---------- GIVEN DATA ----------

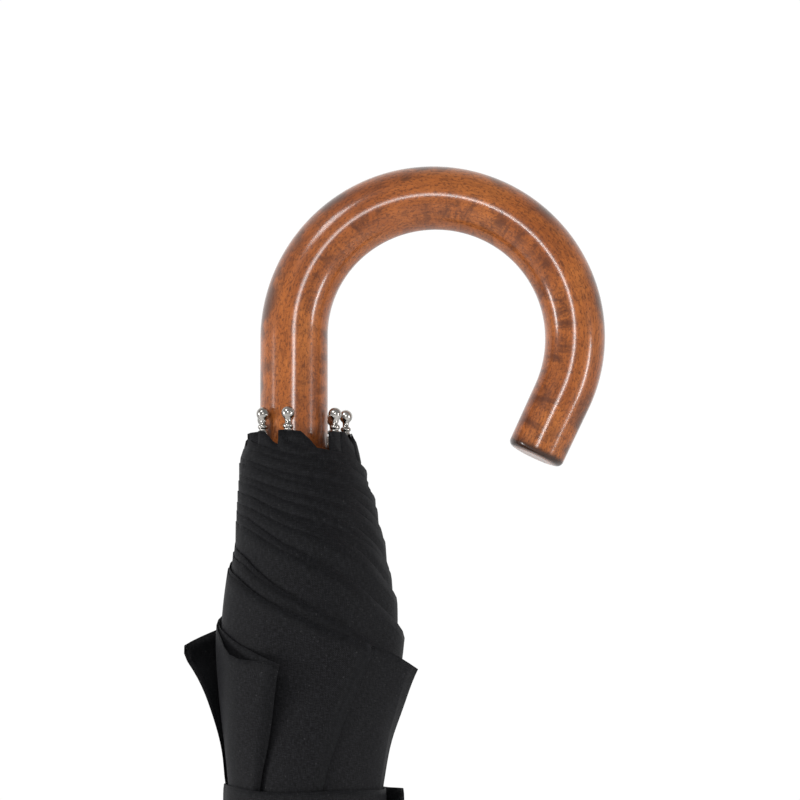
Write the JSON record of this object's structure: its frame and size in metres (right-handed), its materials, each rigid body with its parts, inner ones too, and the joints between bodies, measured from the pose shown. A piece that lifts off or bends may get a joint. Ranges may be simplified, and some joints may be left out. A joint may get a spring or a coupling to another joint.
{
  "type": "stick umbrella",
  "caption": "Closed stick umbrella: wooden crook handle and shaft, metal ferrule, folding ribs and stretchers on a sliding runner, and a rolled dark cloth canopy with a tie strap.",
  "frame": {"origin": "centre of the ferrule's flat end, on the shaft's axis", "axes": "+Z along the shaft towards the handle; the crook lies in the XZ plane and opens towards +X"},
  "size_m": [0.1404, 0.0794, 0.8098],
  "materials": {
    "maple": "gloss",
    "shaft_wood": "satin",
    "cloth": "satin",
    "nickel": "polished",
    "steel": "satin"
  },
  "bodies": {
    "root": {"crook_handle": "maple", "shaft": "shaft_wood", "ferrule": "nickel", "crown_cap": "nickel", "crown_washer": "cloth", "top_notch": "steel", "notch_wire": "nickel", "notch_rivet": "nickel", "stop_pin": "nickel", "canopy": "cloth", "tie_strap": "cloth", "snap_cap": "nickel", "snap_stud": "nickel"},
    "rib_1": {"rib_1": "steel", "rib_tip_1": "nickel", "rib_pin_1": "nickel"},
    "stretcher_1": {"stretcher_1": "steel"},
    "rib_2": {"rib_2": "steel", "rib_tip_2": "nickel", "rib_pin_2": "nickel"},
    "stretcher_2": {"stretcher_2": "steel"},
    "rib_3": {"rib_3": "steel", "rib_tip_3": "nickel", "rib_pin_3": "nickel"},
    "stretcher_3": {"stretcher_3": "steel"},
    "rib_4": {"rib_4": "steel", "rib_tip_4": "nickel", "rib_pin_4": "nickel"},
    "stretcher_4": {"stretcher_4": "steel"},
    "rib_5": {"rib_5": "steel", "rib_tip_5": "nickel", "rib_pin_5": "nickel"},
    "stretcher_5": {"stretcher_5": "steel"},
    "rib_6": {"rib_6": "steel", "rib_tip_6": "nickel", "rib_pin_6": "nickel"},
    "stretcher_6": {"stretcher_6": "steel"},
    "rib_7": {"rib_7": "steel", "rib_tip_7": "nickel", "rib_pin_7": "nickel"},
    "stretcher_7": {"stretcher_7": "steel"},
    "rib_8": {"rib_8": "steel", "rib_tip_8": "nickel", "rib_pin_8": "nickel"},
    "stretcher_8": {"stretcher_8": "steel"},
    "runner": {"runner": "nickel", "runner_wire": "steel"},
    "top_spring": {"top_spring": "steel"},
    "hand_spring": {"hand_spring": "steel"}
  },
  "joints": [
    {"name": "canopy_open", "type": "hinge", "parent": "root", "child": "rib_1", "pos_m": [0.00985, -0.00174, 0.093], "axis": [0.1736, 0.9848, 0], "range_deg": [0, 64.6], "deforming": ["canopy", "tie_strap", "snap_cap", "snap_stud", "top_spring", "hand_spring"]},
    {"name": "stretcher_1_fold", "type": "hinge", "parent": "rib_1", "child": "stretcher_1", "pos_m": [0.01128, -0.00199, 0.357], "axis": [0.1736, 0.9848, 0], "range_deg": [-129.4, 0]},
    {"name": "rib_2_swing", "type": "hinge", "parent": "root", "child": "rib_2", "pos_m": [0.00819, 0.00574, 0.093], "axis": [-0.5736, 0.8192, 0], "range_deg": [0, 64.7]},
    {"name": "stretcher_2_fold", "type": "hinge", "parent": "rib_2", "child": "stretcher_2", "pos_m": [0.00938, 0.00657, 0.357], "axis": [-0.5736, 0.8192, 0], "range_deg": [-129.4, 0]},
    {"name": "rib_3_swing", "type": "hinge", "parent": "root", "child": "rib_3", "pos_m": [0.00174, 0.00985, 0.093], "axis": [-0.9848, 0.1736, 0], "range_deg": [0, 64.7]},
    {"name": "stretcher_3_fold", "type": "hinge", "parent": "rib_3", "child": "stretcher_3", "pos_m": [0.00199, 0.01128, 0.357], "axis": [-0.9848, 0.1736, 0], "range_deg": [-129.4, 0]},
    {"name": "rib_4_swing", "type": "hinge", "parent": "root", "child": "rib_4", "pos_m": [-0.00574, 0.00819, 0.093], "axis": [-0.8192, -0.5736, 0], "range_deg": [0, 64.7]},
    {"name": "stretcher_4_fold", "type": "hinge", "parent": "rib_4", "child": "stretcher_4", "pos_m": [-0.00657, 0.00938, 0.357], "axis": [-0.8192, -0.5736, 0], "range_deg": [-129.4, 0]},
    {"name": "rib_5_swing", "type": "hinge", "parent": "root", "child": "rib_5", "pos_m": [-0.00985, 0.00174, 0.093], "axis": [-0.1736, -0.9848, 0], "range_deg": [0, 64.7]},
    {"name": "stretcher_5_fold", "type": "hinge", "parent": "rib_5", "child": "stretcher_5", "pos_m": [-0.01128, 0.00199, 0.357], "axis": [-0.1736, -0.9848, 0], "range_deg": [-129.4, 0]},
    {"name": "rib_6_swing", "type": "hinge", "parent": "root", "child": "rib_6", "pos_m": [-0.00819, -0.00574, 0.093], "axis": [0.5736, -0.8192, 0], "range_deg": [0, 64.7]},
    {"name": "stretcher_6_fold", "type": "hinge", "parent": "rib_6", "child": "stretcher_6", "pos_m": [-0.00938, -0.00657, 0.357], "axis": [0.5736, -0.8192, 0], "range_deg": [-129.4, 0]},
    {"name": "rib_7_swing", "type": "hinge", "parent": "root", "child": "rib_7", "pos_m": [-0.00174, -0.00985, 0.093], "axis": [0.9848, -0.1736, 0], "range_deg": [0, 64.7]},
    {"name": "stretcher_7_fold", "type": "hinge", "parent": "rib_7", "child": "stretcher_7", "pos_m": [-0.00199, -0.01128, 0.357], "axis": [0.9848, -0.1736, 0], "range_deg": [-129.4, 0]},
    {"name": "rib_8_swing", "type": "hinge", "parent": "root", "child": "rib_8", "pos_m": [0.00574, -0.00819, 0.093], "axis": [0.8192, 0.5736, 0], "range_deg": [0, 64.7]},
    {"name": "stretcher_8_fold", "type": "hinge", "parent": "rib_8", "child": "stretcher_8", "pos_m": [0.00657, -0.00938, 0.357], "axis": [0.8192, 0.5736, 0], "range_deg": [-129.4, 0]},
    {"name": "runner_travel", "type": "hinge", "parent": "stretcher_1", "child": "runner", "pos_m": [0.00985, -0.00174, 0.62099], "axis": [0.1736, 0.9848, 0], "range_deg": [0, 64.7]},
    {"name": "top_spring_press", "type": "hinge", "parent": "root", "child": "top_spring", "pos_m": [0.00332, 0.00074, 0.41474], "axis": [-0.2164, 0.9763, 0], "range_deg": [0, 5], "stiffness_Nm_per_rad": 1.5},
    {"name": "hand_spring_press", "type": "hinge", "parent": "root", "child": "hand_spring", "pos_m": [0.00332, 0.00074, 0.63499], "axis": [0.2164, -0.9763, 0], "range_deg": [0, 5], "stiffness_Nm_per_rad": 1.5}
  ],
  "couplings": [
    {"joint": "stretcher_1_fold", "follows": "canopy_open", "ratio": -2},
    {"joint": "rib_2_swing", "follows": "canopy_open", "ratio": 1},
    {"joint": "stretcher_2_fold", "follows": "canopy_open", "ratio": -2},
    {"joint": "rib_3_swing", "follows": "canopy_open", "ratio": 1},
    {"joint": "stretcher_3_fold", "follows": "canopy_open", "ratio": -2},
    {"joint": "rib_4_swing", "follows": "canopy_open", "ratio": 1},
    {"joint": "stretcher_4_fold", "follows": "canopy_open", "ratio": -2},
    {"joint": "rib_5_swing", "follows": "canopy_open", "ratio": 1},
    {"joint": "stretcher_5_fold", "follows": "canopy_open", "ratio": -2},
    {"joint": "rib_6_swing", "follows": "canopy_open", "ratio": 1},
    {"joint": "stretcher_6_fold", "follows": "canopy_open", "ratio": -2},
    {"joint": "rib_7_swing", "follows": "canopy_open", "ratio": 1},
    {"joint": "stretcher_7_fold", "follows": "canopy_open", "ratio": -2},
    {"joint": "rib_8_swing", "follows": "canopy_open", "ratio": 1},
    {"joint": "stretcher_8_fold", "follows": "canopy_open", "ratio": -2},
    {"joint": "runner_travel", "follows": "canopy_open", "ratio": 1}
  ]
}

----------

* [PROMPT]: Select from the material above each line in which the string "frame" appears, and list those lines.

* [TASK RESULT]:
Write the JSON record of this object's structure: its frame and size in metres (right-handed), its materials, each rigid body with its parts, inner ones too, and the joints between bodies, measured from the pose shown. A piece that lifts off or bends may get a joint. Ranges may be simplified, and some joints may be left out. A joint may get a spring or a coupling to another joint.
  "frame": {"origin": "centre of the ferrule's flat end, on the shaft's axis", "axes": "+Z along the shaft towards the handle; the crook lies in the XZ plane and opens towards +X"},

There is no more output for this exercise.